Randi Weingarten a ajouté : « Nous savons déjà que les chèques profitent avant tout aux familles aisées dont les enfants fréquentent déjà l’école privée. Ce décret détourne des fonds fédéraux utilisés pour assurer des conditions équitables au profit des enfants des communautés pauvres et défavorisées, et les reverse directement à des opérateurs privés qui n’ont aucun compte à rendre — une réduction d’impôt qui profite aux riches. »
Les dirigeant·e·s syndicaux·ales ont mis en avant le rejet massif, par les électeur∙trice∙s, de l’escroquerie que représente le système de chèques scolaires soutenu par les milliardaires lors des élections de novembre – et ce également dans les États remportés par Trump – alors que plusieurs initiatives de privatisation avaient été mises en échec dans les urnes.

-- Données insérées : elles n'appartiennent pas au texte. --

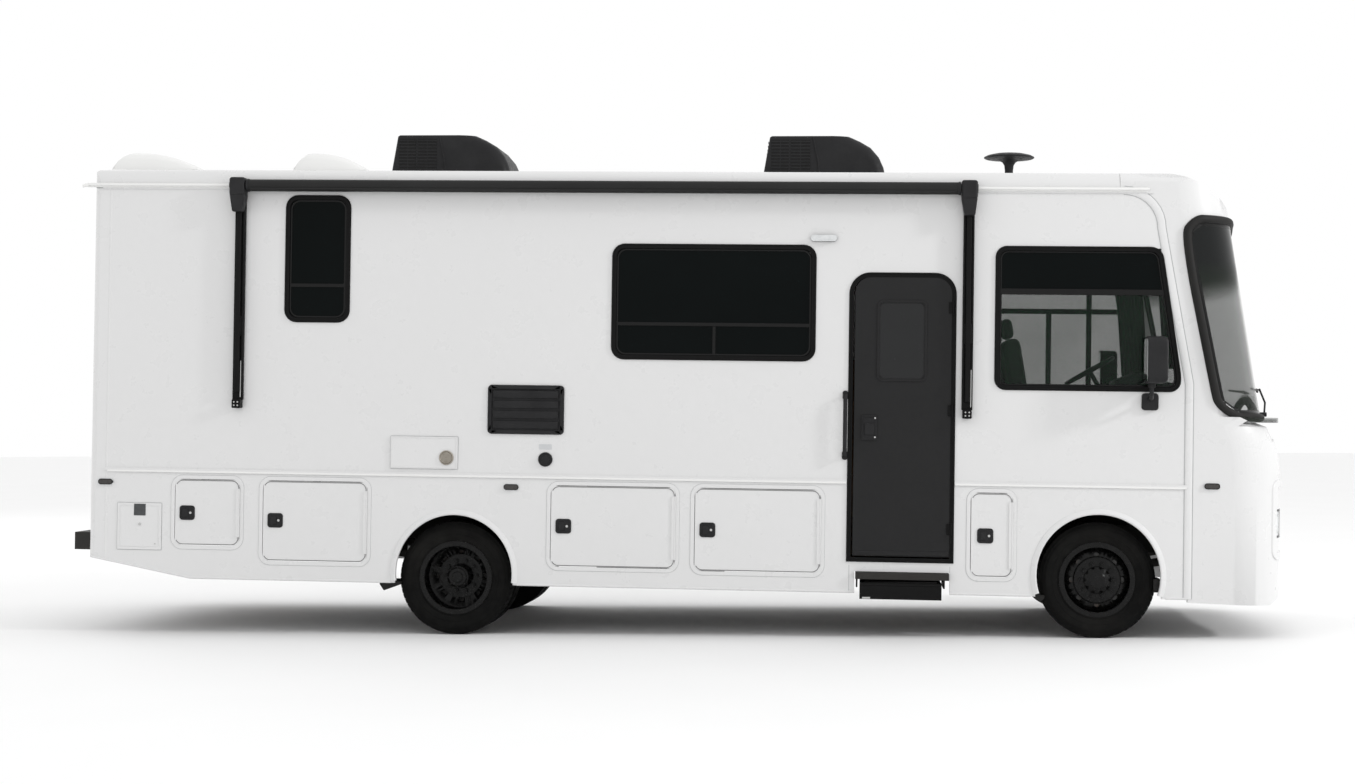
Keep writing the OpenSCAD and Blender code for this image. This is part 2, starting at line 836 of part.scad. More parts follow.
module mirrors() {
    color("black") on_body() for (s = [-1, 1]) {
        x0 = seam_x - 330;
        // arm foot on the wall, stem and head
        block(x0, x0 + 120, s < 0 ? -half_width - 30 : half_width,
              s < 0 ? -half_width : half_width + 30, 1665, 1785);
        rod_y(x0 + 60, s < 0 ? -half_width - 150 : half_width + 20,
              s < 0 ? -half_width - 20 : half_width + 150, 1750, 16);
        translate([x0 + 60, s * (half_width + 135), 1735]) cylinder(r = 16, h = 130);
        translate([x0 + 10, s * (half_width + 150), 0]) rotate([90, 0, 90])
            linear_extrude(145) rounded(-105, 1850, 105, 2174, 40);
    }
}

module lamps() {
    color("lightgray") on_body() {
        for (s = [-1, 1]) {
            intersection() {
                headlamp_zone(s);
                difference() {
                    front_solid(2);
                    front_solid(cap_thick);
                }
            }
            // tail lamps
            block(back_x - 6, back_x + 24, s * tail_lamp_y - 75, s * tail_lamp_y + 75,
                  760, 1080);
            // side marker lamps
            for (m = [[rear_seam_x - 60, 1052], [342, 1062], [seam_x + 103, 1150]])
                side_sheet(s, -12, 12) rounded(m[0], m[1] - 23, m[0] + 110, m[1] + 23, 12);
        }
        // porch lamp by the entry door
        side_sheet(-1, -30, 30) rounded(door_x0 - 273, 2822, door_x0 - 91, 2866, 20);
    }
}

// ---------------------------------------------------------------- chassis
rail_x0 = back_x + cap_thick + 10;
rail_top = rail_bottom + rail_depth;

module rail(s)
    difference() {
        block(rail_x0, seam_x + 380, s < 0 ? -rail_spacing / 2 : rail_spacing / 2 - 70,
              s < 0 ? -rail_spacing / 2 + 70 : rail_spacing / 2, rail_bottom,
              rail_top);
        block(rail_x0 - 1, seam_x + 381, s < 0 ? -rail_spacing / 2 + 8 : rail_spacing / 2 - 71,
              s < 0 ? -rail_spacing / 2 + 71 : rail_spacing / 2 - 8, rail_bottom + 8,
              rail_top - 8);
    }

web_inner = rail_spacing / 2 - 8;

module frame_rails() {
    color("black") on_body() for (s = [-1, 1]) rail(s);
}

// cross members between the webs of the rails
module frame_cross_members() {
    color("black") on_body()
        for (x = [back_x + 120, -1300, 640, 2200, front_hub_x - 1040, seam_x + 320])
            block(x, x + 60, -web_inner, web_inner, rail_top - 90, rail_top - 8);
}

// beams under the floor, on posts from the rails
module floor_outriggers() {
    color("black") on_body()
        for (x = [back_x + 300, -1480, rear_hub_x - housing_half - 70,
                  rear_hub_x + housing_half + 20, mid_start + mid_length + 46,
                  mid_end + 60, door_x1 + 40, front_hub_x + front_housing_half + 20]) {
            block(x, x + 50, -half_width + 60, half_width - 60, floor_bottom - 50, floor_bottom);
            for (s = [-1, 1])
                block(x, x + 50, s * (web_inner - 30) - 25, s * (web_inner - 30) + 25,
                      rail_top, floor_bottom - 50);
        }
}

module drivetrain() {
    color("gray") on_body() {
        block(front_hub_x - 60, front_hub_x + 700, -290, 290, 620, 1020);
        block(front_hub_x - 760, front_hub_x - 60, -170, 170, 560, 900);
        rod_x(rear_hub_x + 260, front_hub_x - 760, 0, 560, 45);
    }
}

module front_axle() {
    color("dimgray") on_ground() translate([wheelbase, 0, tyre_radius]) {
        block(-35, 35, -kingpin_y + 62, kingpin_y - 62, -70, 10);
        for (s = [-1, 1]) {
            y = s * kingpin_y;
            difference() {
                union() {
                    translate([0, y, -34]) cylinder(r = 34, h = 68);
                    block(-35, 35, s < 0 ? y : y - 70, s < 0 ? y + 70 : y, -34, 10);
                }
                translate([0, y, -70]) cylinder(r = kingpin_r + 0.05, h = 140);
            }
        }
    }
}

module rear_axle() {
    color("dimgray") on_ground() translate([0, 0, tyre_radius]) {
        rod_y(0, -inner_tyre_y + 10, inner_tyre_y - 10, 0, 60);
        sphere(r = 190);
        rod_x(150, 262, 0, 0, 70);
    }
}

module leaf_pack(x, z, reach) {
    // curved leaves resting on the axle
    for (s = [-1, 1])
        sheet(s * (rail_spacing / 2 + 52) - 38, 76)
            intersection() {
                translate([x, z + 3200]) difference() {
                    circle(r = 3200, $fn = 720);
                    circle(r = 3146, $fn = 720);
                }
                translate([x - reach, z - 10]) square([2 * reach, 300]);
            }
}

module leaf_springs() {
    color("black") on_ground() {
        leaf_pack(0, tyre_radius + 60, 720);
        leaf_pack(wheelbase, tyre_radius + 10, 640);
    }
}

module underfloor_tanks() {
    color("dimgray") on_body() {
        block(rear_hub_x - 1580, rear_hub_x - 700, -370, 370, 480, 630);
        block(900, 1850, -400, -100, 400, 620);
        block(900, 1850, 100, 340, 400, 620);
    }
}

module exhaust_pipe() {
    color("silver") on_body() {
        rod_x(2300, front_hub_x - 200, 330, 520, 35);
        rod_x(1960, 2300, 330, 520, 100);
        rod_x(rear_hub_x + housing_half + 130, 1960, 330 + 60, 450, 32);
        rod_y(rear_hub_x + housing_half + 130, 330 + 60, half_width - 180, 450, 32);
    }
}

// ---------------------------------------------------------------- wheels
bead_half = tyre_width * 0.39;

module tyre_ring()
    // one tyre about the Y axis, centred on y = 0
    rotate([90, 0, 0]) rotate_extrude() {
        w = tyre_width / 2;
        r0 = rim_radius - 6;
        difference() {
            union() {
                translate([r0, -bead_half]) square([tyre_radius - r0 - 60, 2 * bead_half]);
                translate([r0 + 50, -w]) square([tyre_radius - r0 - 92, 2 * w]);
                translate([tyre_radius - 90, -w * 0.86]) square([90, w * 1.72]);
                for (s = [-1, 1])
                    translate([tyre_radius - 60, s * (w - 24)]) circle(r = 24);
            }
            translate([r0 - 1, -w * 0.62]) square([tyre_radius - r0 - 24, w * 1.24]);
        }
    }

// drop-free barrel with a flange outside each tyre bead, drawn for rotate_extrude
module rim_section() {
    w = bead_half + 11;
    translate([rim_radius - 22, -w]) square([15, 2 * w]);
    for (s = [-1, 1])
        translate([rim_radius - 22, s > 0 ? w - 10 : -w]) square([36, 10]);
}

module tyre_pair(s, pair) {
    translate([0, s * outer_tyre_y, tyre_radius]) tyre_ring();
    if (pair) translate([0, s * inner_tyre_y, tyre_radius]) tyre_ring();
}

module front_tyre_right() color("black") on_ground() translate([wheelbase, 0, 0]) tyre_pair(-1, false);

module front_tyre_left() color("black") on_ground() translate([wheelbase, 0, 0]) tyre_pair(1, false);

module rear_tyres_right() color("black") on_ground() tyre_pair(-1, true);

module rear_tyres_left() color("black") on_ground() tyre_pair(1, true);

module front_rim(s)
    translate([wheelbase, s * outer_tyre_y, tyre_radius]) {
        // rotate_extrude runs along -Y, so the disc sits outboard for the right side
        mirror([0, s < 0 ? 0 : 1, 0]) {
            difference() {
                rotate([90, 0, 0]) rotate_extrude() {
                    rim_section();
                    polygon([[spindle_r + 5, 96], [150, 96], [rim_radius - 15, 40],
                             [rim_radius - 15, 26], [150, 80], [spindle_r + 5, 80]]);
                }
                for (i = [0 : 7])
                    rotate([0, i * 45, 0]) translate([172, 0, 0])
                        rotate([90, 0, 0]) cylinder(r = 20, h = 200, center = true);
            }
            // hub with its bearing bore
            rotate([90, 0, 0]) difference() {
                cylinder(r = 64, h = 112);
                translate([0, 0, -1]) cylinder(r = spindle_r + 5, h = 47);
            }
        }
    }

module front_rim_right() color("black") on_ground() front_rim(-1);

module front_rim_left() color("black") on_ground() front_rim(1);

module rear_rims(s)
    translate([0, 0, tyre_radius]) mirror([0, s < 0 ? 0 : 1, 0]) {
        // outer wheel is dished inwards, inner wheel outwards, discs meeting between them
        meet = -(outer_tyre_y + inner_tyre_y) / 2;
        for (y = [-outer_tyre_y, -inner_tyre_y])
            translate([0, y, 0]) rotate([90, 0, 0]) rotate_extrude() rim_section();
        difference() {
            translate([0, meet, 0]) rotate([90, 0, 0]) rotate_extrude() {
                q = dual_spacing / 2 - bead_half + 6;
                translate([70, -14]) square([110, 28]);
                for (e = [-1, 1])
                    polygon([[150, e * 1], [150, e * 14], [rim_radius - 15, e * (q + 14)],
                             [rim_radius - 15, e * q]]);
            }
            for (i = [0 : 7])
                rotate([0, i * 45, 0]) translate([172, meet, 0])
                    rotate([90, 0, 0]) cylinder(r = 20, h = 200, center = true);
        }
        translate([0, meet + 30, 0]) rotate([90, 0, 0]) cylinder(r = 70, h = 130);
    }

module rear_rims_right() color("black") on_ground() rear_rims(-1);

module rear_rims_left() color("black") on_ground() rear_rims(1);

module knuckle(s)
    translate([wheelbase, s * kingpin_y, tyre_radius]) {
        // kingpin, fork and stub axle
        translate([0, 0, -60]) cylinder(r = kingpin_r, h = 120);
        for (z = [-62, 40]) translate([0, 0, z]) cylinder(r = 34, h = 22);
        block(-34, 34, s < 0 ? -62 : 40, s < 0 ? -40 : 62, -62, 62);
        rod_y(0, s < 0 ? -190 : 40, s < 0 ? -40 : 190, 0, spindle_r);
        for (z = [-62, 40])
            block(-30, 30, s < 0 ? -50 : 0, s < 0 ? 0 : 50, z, z + 22);
    }

module steering_knuckle_right() color("gray") on_ground() knuckle(-1);

module steering_knuckle_left() color("gray") on_ground() knuckle(1);

// ---------------------------------------------------------------- cab and cabin
module dashboard() {
    color("dimgray") on_body() {
        sheet(-half_width + 170, body_width - 340)
            polygon([[seam_x - 130, floor_top], [seam_x + 230, floor_top],
                     [seam_x + 340, 1600], [seam_x + 300, 1680], [seam_x - 60, 1860],
                     [seam_x - 190, 1880], [seam_x - 230, 1830], [seam_x - 200, 1640]]);
    }
}

wheel_x = front_hub_x + 120;
wheel_y = 560;
wheel_z = 1985;
wheel_tilt = 30;

module steering_wheel() {
    color("black") on_body() translate([wheel_x, wheel_y, wheel_z]) rotate([0, 180 - wheel_tilt, 0]) {
        rotate_extrude() translate([205, 0]) circle(r = 14);
        cylinder(r = 45, h = 40, center = true);
        for (a = [0, 120, 240]) rotate([0, 0, a]) block(30, 205, -14, 14, -6, 6);
        cylinder(r = 18, h = 190);
    }
}

module seat(y) {
    x = front_hub_x - 560;
    block(x, x + 500, y - 260, y + 260, floor_top + 370, floor_top + 500);
    translate([x, y - 260, floor_top + 480]) rotate([0, -10, 0]) cube([120, 520, 690]);
    block(x + 80, x + 400, y - 150, y + 150, floor_top, floor_top + 370);
}

module cab_seats() {
    color("tan") on_body() for (y = [-640, 640]) seat(y);
}

module cabin_furniture() {
    color("burlywood") on_body() {
        // bed across the back
        block(back_x + 60, -1250, -900, 900, floor_top, floor_top + 550);
        // galley on the left, sofa base on the right
        block(1500, 3000, inner_half - 620, inner_half - 2, floor_top, floor_top + 900);
        block(1000, door_x0 - 120, -inner_half + 2, -inner_half + 620, floor_top,
              floor_top + 430);
    }
}

frame_rails();
frame_cross_members();
floor_outriggers();
drivetrain();
front_axle();
rear_axle();
leaf_springs();
underfloor_tanks();
exhaust_pipe();
floor();
wheel_housings();
storage_bays();
right_wall();
left_wall();
right_skirt();
left_skirt();
roof();
rear_cap();
front_cap();
windshield();
window_frames();
window_glass();
roof_air_conditioners();
roof_vent_covers();
roof_antenna();
awning_roller();
awning_arms();
rear_bumper();
mirrors();
lamps();
entry_door_frame();
step_housing();
dashboard();
cab_seats();
cabin_furniture();
steering_knuckle_right();
steering_knuckle_left();
front_tyre_right();
front_tyre_left();
front_rim_right();
front_rim_left();
rear_tyres_right();
rear_tyres_left();
rear_rims_right();
rear_rims_left();
steering_wheel();
entry_door();
entry_step();
locker_door_right_1();
locker_door_right_2();
locker_door_right_3();
locker_door_right_4();
locker_door_right_5();
locker_door_left_1();
locker_door_left_2();
locker_door_left_3();
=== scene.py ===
"""Finishes, trim and fittings of a family motorhome, laid out as an add-on."""

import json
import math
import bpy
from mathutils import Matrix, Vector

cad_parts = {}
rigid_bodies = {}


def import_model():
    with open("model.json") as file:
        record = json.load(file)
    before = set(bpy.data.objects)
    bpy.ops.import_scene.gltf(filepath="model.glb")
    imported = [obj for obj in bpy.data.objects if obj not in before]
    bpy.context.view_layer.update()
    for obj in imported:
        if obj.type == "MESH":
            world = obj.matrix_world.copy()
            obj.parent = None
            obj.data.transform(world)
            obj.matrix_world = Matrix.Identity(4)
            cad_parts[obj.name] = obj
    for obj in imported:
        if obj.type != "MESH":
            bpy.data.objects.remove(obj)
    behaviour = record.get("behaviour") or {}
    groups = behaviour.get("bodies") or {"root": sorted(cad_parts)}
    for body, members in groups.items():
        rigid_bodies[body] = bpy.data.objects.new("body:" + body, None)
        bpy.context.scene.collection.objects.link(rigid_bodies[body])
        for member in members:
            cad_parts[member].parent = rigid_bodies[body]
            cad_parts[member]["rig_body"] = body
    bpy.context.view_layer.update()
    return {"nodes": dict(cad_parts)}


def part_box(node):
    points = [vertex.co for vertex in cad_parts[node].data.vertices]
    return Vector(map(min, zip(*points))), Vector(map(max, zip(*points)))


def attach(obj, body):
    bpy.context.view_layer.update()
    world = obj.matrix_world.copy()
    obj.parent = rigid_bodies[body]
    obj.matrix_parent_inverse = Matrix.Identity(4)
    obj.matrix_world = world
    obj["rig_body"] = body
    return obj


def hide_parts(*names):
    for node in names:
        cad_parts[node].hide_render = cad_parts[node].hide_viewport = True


bl_info = {
    "name": "Motorhome Finish",
    "version": (1, 0, 0),
    "blender": (4, 5, 0),
    "location": "3D View > Sidebar > Motorhome",
    "description": "Builds the visible surfaces, trim and fittings of a motorhome",
    "category": "Object",
}

import bmesh
import bpy
from bpy.props import FloatProperty, FloatVectorProperty, IntProperty, PointerProperty
from mathutils import Matrix, Vector

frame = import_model()

RIGHT, LEFT = -1, 1
SIDES = (RIGHT, LEFT)


# ------------------------------------------------------------------ places
def middle(node):
    """Centre of a node's box."""
    low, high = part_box(node)
    return (low + high) / 2


# Body sizes are in the raked body frame: X forward from the rear axle, Y left, Z up
RAKE = math.radians(1.0)
REAR_HUB = middle("rear_tyres_right")
FRONT_HUB = middle("front_tyre_right")
BODY = Matrix.Translation((REAR_HUB.x, 0.0, 0.0)) @ Matrix.Rotation(RAKE, 4, "Y")
WORLD = Matrix()


def turn_by(degrees, axis):
    """A turn about one axis."""
    return Matrix.Rotation(math.radians(degrees), 4, axis)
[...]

Dicter ce qui devrait être enseigné à l’école
Trump s’en est pris directement à la liberté académique et à l’autonomie des enseignant·es en signant un autre décret présidentiel visant à mettre fin au financement des écoles en fonction de la manière dont elles abordent des questions telles que le racisme systémique, l’esclavage et l’histoire. Le décret entend également pénaliser les écoles qui fournissent des services aux élèves transgenres. Il a été largement dénoncé par les éducateur·trice·s et les organisations de défense des droits humains, décrivant la mesure comme une tentative du Président de dicter ce que « les écoles locales peuvent enseigner et quel type d’élèves peuvent fréquenter nos salles de classe ».
« Au lieu de tirer les élèves vers le haut, Trump et ses alliés s’efforcent sans vergogne de restreindre la liberté d’enseigner des éducateurs et éducatrices et la liberté d’apprendre des élèves, tout en sanctionnant les professionnels et professionnelles de l’éducation qui s’emploient à faire de l’école un havre de sécurité auquel chaque élève a le sentiment d’appartenir – indépendamment de son identité de genre ou de sa race », a dénoncé Becky Pringle.
La science et la recherche attaquées
Une autre attaque contre la liberté académique émane d’un décret présidentiel visant à geler plusieurs milliards de dollars au profit de la recherche, dont une grande partie sert à financer des programmes scientifiques et des établissements d’enseignement supérieur. L’un des organismes touchés par cette mesure, le National Institutes of Health (NIH), finance plus de 300.000 chercheur∙euse∙s dans plus de 2.500 universités et autres établissements de recherche.
Le tollé a été tel que la mesure a été en partie modifiée, mais la menace reste présente.
« Ces gels de financement ne sont pas seulement une attaque contre les personnes qui travaillent dans ces laboratoires universitaires. Ils nuisent aussi très concrètement au public — c’est-à-dire à nous tous et toutes. Il s’agit d’une attaque sans précédent contre la santé publique et contre l’intégrité et l’indépendance de la recherche universitaire », a déclaré Andy Weingarten lors d’une récente conférence sur le thème de la liberté académique organisée par l’Association canadienne des professeures et professeurs d’université (ACPPU) et l’Internationale de l’Éducation.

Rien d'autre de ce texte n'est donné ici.